I’ve used the word ‘joyous’ about 49 times so far in this post, but I am struggling to find a better one to describe exactly how I feel about this, maybe slightly lesser known slice of their legacy. A joyous nostalgia maybe when I think of 6 year old me turning the cover over and looking at the front and then the back of the bus, marvelling at the possibilities of square art.
Good job that didn’t start something silly, like collecting gazillions of the critters.
As a man sow, shall he reap And I know that talk is cheap But the hotter the battle Ah the sweeter Joe victory (Heathen (almost))
1219 (Down).

*I got the ‘baby‘ bit right, not being totes au fait with ancient Mesopotamian cities I struggled with the rest**.
**although I was fairly heavily exposed to the Rastafarian use of it as a catch-all for imperialist capitalist evil via much of my dad’s listening.

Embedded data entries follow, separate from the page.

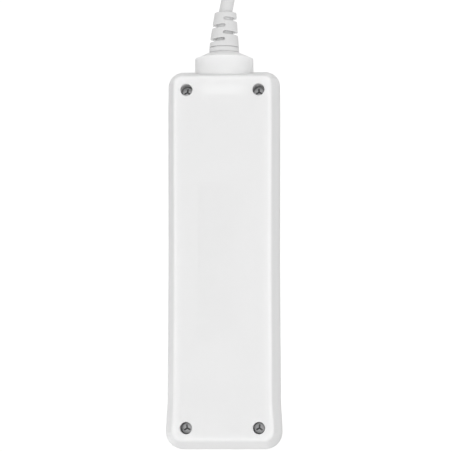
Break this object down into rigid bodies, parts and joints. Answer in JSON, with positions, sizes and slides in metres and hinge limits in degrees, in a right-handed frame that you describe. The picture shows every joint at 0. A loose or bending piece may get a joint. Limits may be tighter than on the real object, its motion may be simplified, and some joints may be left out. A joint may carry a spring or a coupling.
{
  "type": "power strip",
  "caption": "White power strip with a row of round earthed sockets, a lit rocker switch, and a tied mains cord with an angled plug; its flat back has recessed screws.",
  "frame": {"origin": "centre of the housing's flat back, half way between the pairs of housing screws", "axes": "+Z out of the socket face, +Y along the housing towards the cord outlet, +X across the housing"},
  "size_m": [0.0648, 0.487, 0.0475],
  "materials": {
    "housing": "fine satin moulding",
    "socket_plastic": "smooth semi-gloss moulding",
    "shutter_plastic": "plain moulding",
    "screw_steel": "zinc plated",
    "spring_steel": "drawn wire",
    "contact_brass": "stamped strip",
    "switch_plastic": "smooth moulding",
    "rocker_plastic": "clear red moulding",
    "lamp_glass": "clear lamp glass",
    "clamp_plastic": "plain moulding",
    "cord_pvc": "soft satin sleeve",
    "wire_brown": "soft satin sleeve",
    "wire_blue": "soft satin sleeve",
    "wire_green": "green and yellow sleeve",
    "tie_fabric": "woven strap",
    "plug_plastic": "soft satin moulding",
    "pin_nickel": "nickel plated brass"
  },
  "bodies": {
    "housing": {"front_shell": "housing", "back_cover": "housing", "housing_screws": "screw_steel", "socket_insert_1": "socket_plastic", "socket_insert_2": "socket_plastic", "socket_insert_3": "socket_plastic", "shutter_spring_1": "spring_steel", "shutter_spring_2": "spring_steel", "shutter_spring_3": "spring_steel", "live_busbar": "contact_brass", "neutral_busbar": "contact_brass", "earth_bar": "contact_brass", "switch_frame": "switch_plastic", "switch_terminals": "contact_brass", "neon_lamp": "lamp_glass", "cord_clamp": "clamp_plastic", "clamp_screws": "screw_steel", "strain_relief": "cord_pvc", "inner_cord": "cord_pvc", "live_wire": "wire_brown", "neutral_wire": "wire_blue", "earth_wire": "wire_green", "switched_live_wire": "wire_brown", "switched_neutral_wire": "wire_blue", "cord_lead": "cord_pvc", "cord_hank": "cord_pvc", "cord_tail": "cord_pvc", "cord_tie": "tie_fabric", "plug_body": "plug_plastic", "plug_relief": "plug_plastic", "plug_pins": "pin_nickel", "plug_earth_contacts": "contact_brass"},
    "rocker": {"switch_rocker": "rocker_plastic"},
    "levers": {"switch_levers": "contact_brass"},
    "shutter_1": {"shutter_1": "shutter_plastic"},
    "shutter_2": {"shutter_2": "shutter_plastic"},
    "shutter_3": {"shutter_3": "shutter_plastic"}
  },
  "joints": [
    {"name": "rocker_tilt", "type": "hinge", "parent": "housing", "child": "rocker", "pos_m": [0, 0.064, 0.0365], "axis": [1, 0, 0], "range_deg": [-20, 0]},
    {"name": "lever_tilt", "type": "hinge", "parent": "housing", "child": "levers", "pos_m": [0, 0.064, 0.0244], "axis": [1, 0, 0], "range_deg": [0, 14]},
    {"name": "shutter_1_turn", "type": "hinge", "parent": "housing", "child": "shutter_1", "pos_m": [0, -0.07, 0.0205], "axis": [0, 0, 1], "range_deg": [0, 42], "stiffness_Nm_per_rad": 0.003, "springref_deg": -11.46},
    {"name": "shutter_2_turn", "type": "hinge", "parent": "housing", "child": "shutter_2", "pos_m": [0, -0.024, 0.0205], "axis": [0, 0, 1], "range_deg": [0, 42], "stiffness_Nm_per_rad": 0.003, "springref_deg": -11.46},
    {"name": "shutter_3_turn", "type": "hinge", "parent": "housing", "child": "shutter_3", "pos_m": [0, 0.022, 0.0205], "axis": [0, 0, 1], "range_deg": [0, 42], "stiffness_Nm_per_rad": 0.003, "springref_deg": -11.46}
  ],
  "couplings": [
    {"joint": "lever_tilt", "follows": "rocker_tilt", "ratio": -0.7}
  ]
}
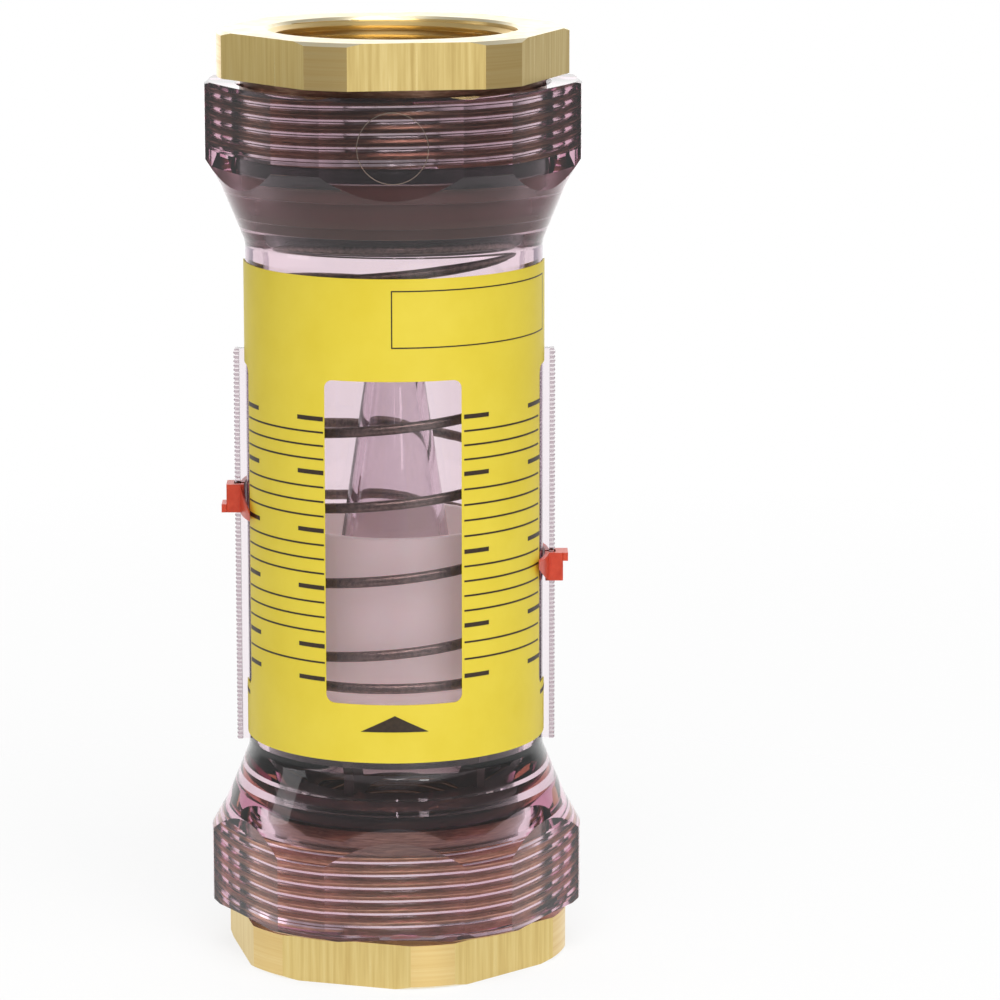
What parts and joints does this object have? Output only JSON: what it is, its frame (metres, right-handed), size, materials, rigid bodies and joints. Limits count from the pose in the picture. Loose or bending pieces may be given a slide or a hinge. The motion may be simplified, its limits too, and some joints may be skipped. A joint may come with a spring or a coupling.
{
  "type": "liquid flow meter",
  "caption": "In-line variable-area flow meter: clear housing, brass pipe ends, spring-loaded orifice piston on a metering cone, printed scale and clip-on pointers.",
  "frame": {"origin": "centre of the inlet fitting's end face", "axes": "+Z along the pipe axis in the flow direction, -Y towards the scale's front"},
  "size_m": [0.0906, 0.0842, 0.2264],
  "materials": {
    "brass": "brushed",
    "clear_body": "clear moulded",
    "clear_cone": "clear moulded",
    "seal_rubber": "matte",
    "inner_plastic": "matte",
    "piston_plastic": "satin",
    "stainless": "brushed",
    "spring_wire": "drawn wire",
    "label_film": "printed film",
    "pointer_plastic": "moulded"
  },
  "bodies": {
    "meter": {"housing": "clear_body", "scale_label": "label_film", "inlet_fitting": "brass", "outlet_fitting": "brass", "inlet_o_ring": "seal_rubber", "outlet_o_ring": "seal_rubber", "spider": "inner_plastic", "metering_cone": "clear_cone", "cone_plug": "inner_plastic", "cone_screw": "stainless", "cone_washer": "stainless", "spring_seat": "inner_plastic", "outlet_snap_ring": "stainless", "spring": "spring_wire"},
    "piston": {"piston": "piston_plastic", "orifice_plate": "stainless", "orifice_snap_ring": "stainless"},
    "left_pointer": {"left_pointer": "pointer_plastic"},
    "right_pointer": {"right_pointer": "pointer_plastic"}
  },
  "joints": [
    {"name": "piston_travel", "type": "slide", "parent": "meter", "child": "piston", "axis": [0, 0, 1], "range_m": [0, 0.07], "stiffness_N_per_m": 300, "springref_m": -0.02, "deforming": ["spring"]},
    {"name": "left_pointer_slide", "type": "slide", "parent": "meter", "child": "left_pointer", "axis": [0, 0, 1], "range_m": [-0.0565, 0.0325]},
    {"name": "right_pointer_slide", "type": "slide", "parent": "meter", "child": "right_pointer", "axis": [0, 0, 1], "range_m": [-0.039, 0.0497]}
  ]
}
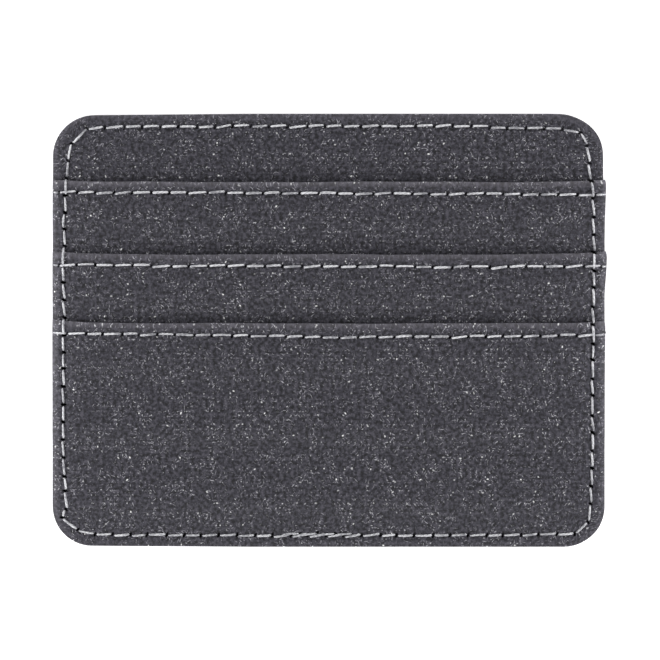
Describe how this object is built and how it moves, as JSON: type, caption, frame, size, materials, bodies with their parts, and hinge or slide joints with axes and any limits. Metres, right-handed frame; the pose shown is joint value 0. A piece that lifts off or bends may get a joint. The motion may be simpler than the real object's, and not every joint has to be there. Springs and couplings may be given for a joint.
{
  "type": "card holder",
  "caption": "Flat card holder in flecked recycled leather: stepped card pockets with turned, stitched mouths on a closed back with rounded corners.",
  "frame": {"origin": "on the rear face, at the middle of the outline", "axes": "+X to the right as the pockets are read, +Y towards the top edge, where the pocket mouths open, +Z out of the front"},
  "size_m": [0.1004, 0.0786, 0.005],
  "materials": {
    "leather": "matt charcoal bonded leather with pale fibre flecks",
    "needle_thread": "twisted light grey polyester sewing thread",
    "bobbin_thread": "twisted grey polyester sewing thread"
  },
  "bodies": {
    "root": {"rear_panel": "leather", "body_panel": "leather", "upper_pocket": "leather", "middle_pocket": "leather", "lower_pocket": "leather", "upper_hem_thread": "needle_thread", "middle_hem_thread": "needle_thread", "lower_hem_thread": "needle_thread", "upper_hem_bobbin": "bobbin_thread", "middle_hem_bobbin": "bobbin_thread", "lower_hem_bobbin": "bobbin_thread", "upper_base_thread": "needle_thread", "middle_base_thread": "needle_thread", "upper_base_bobbin": "bobbin_thread", "middle_base_bobbin": "bobbin_thread", "border_thread": "needle_thread", "border_bobbin": "bobbin_thread"}
  },
  "joints": []
}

^The Pavilion De Paris held 10,000 and only operated for 5 years and also hosted the gig for AC/DC’s Let There Be Rock VHS, I think (unverified at time of writing as the tape lives in the attic somewhere).
^^i.e. not at all. Although it undoubtedly sits way nearer the molten core of TRUTH than Unleashed In The East or Live And Dangerous.
^*a man who my grandmother met in Bridgwater, Somerset accidentally; a fact that never ceases to tickle me immensely to this very day. She said he was in the area to open a fete somewhere like Weston-Super-Mare, or Taunton.
*^utter hypocrite though I am; If You Want Blood, Kick Out The Jams, No Sleep ‘Til Hammersmith, Festival In The Desert, Irish Tour ’74, It’s Alive … the list grinds on.